2 E. L. Bjork and R. A. Bjork, Making Things Hard on Yourself, but in a Good Way: Creating Desirable Difficulties to Enhance Learning. In M. A. Gernsbacher, R. W. Pew, L. M. Hough and J. R. Pomerantz (eds), Psychology and the Real World: Essays Illustrating Fundamental Contributions to Society (New York: Worth Publishers, 2011), pp. 56–64.
3 This process is exactly what we mean by ‘metacognition’ (the ways in which learners monitor and direct their learning). If you’re interested in seeing some of the research that backs up this thinking, there’s a very useful guidance report by the Education Endowment Foundation called Metacognition and Self-Regulated Learning (London: EEF, 2018). Available at: https://educationendowmentfoundation.org.uk/evidence-summaries/teaching-learning-toolkit/meta-cognition-and-self-regulation.

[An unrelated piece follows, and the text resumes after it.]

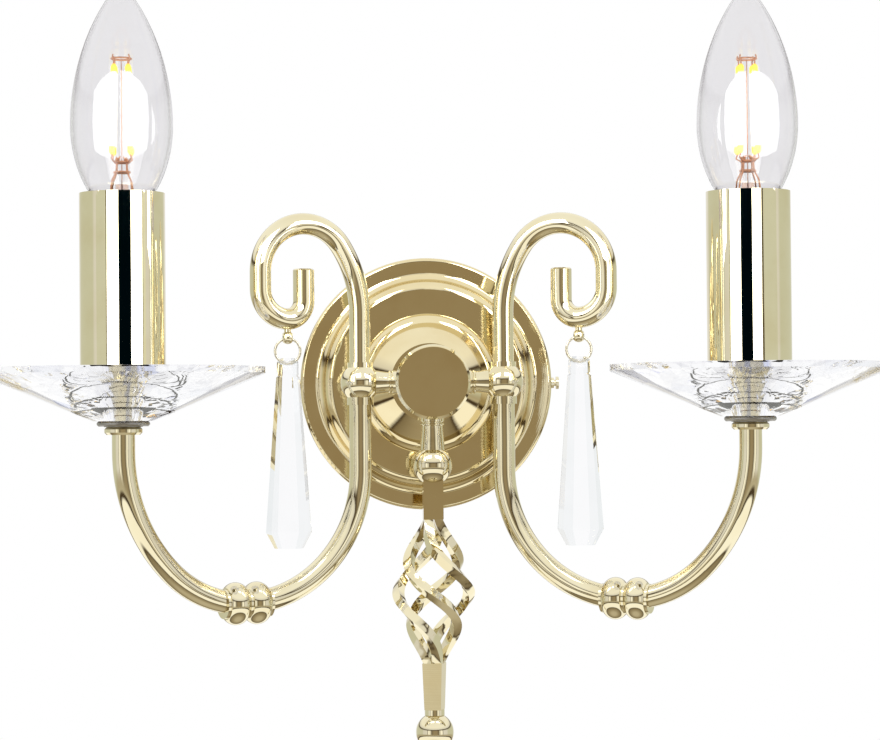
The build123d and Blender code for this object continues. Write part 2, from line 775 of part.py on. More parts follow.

4 I use the word ‘possibly’ because I’m a bit cautious with maths. English is always linked to a project because without it the children’s writing wouldn’t have a purpose or an audience. You can apply the same thinking to maths, but you have to work really hard to make it link, and even if you do, it’s often tenuous and frequently unhelpful. The only time that maths can link to a project is at the point when the children have learnt the thing that we have been focusing on. At this point, a context can work well as a form of desirable difficulty: ‘OK, I can see that you’ve learnt the process, but can you apply it to this …’ A good example of this working well was in the Year 5 project on the Black Death that we looked at in Chapter 5 (‘Do our choices really matter?’). After learning about rounding decimal numbers in maths, the children’s depth of understanding was tested by presenting them with problems that revolved around ingredients for their own plague remedy. Each ingredient had a price which needed to be rounded to the nearest pound before finding a total.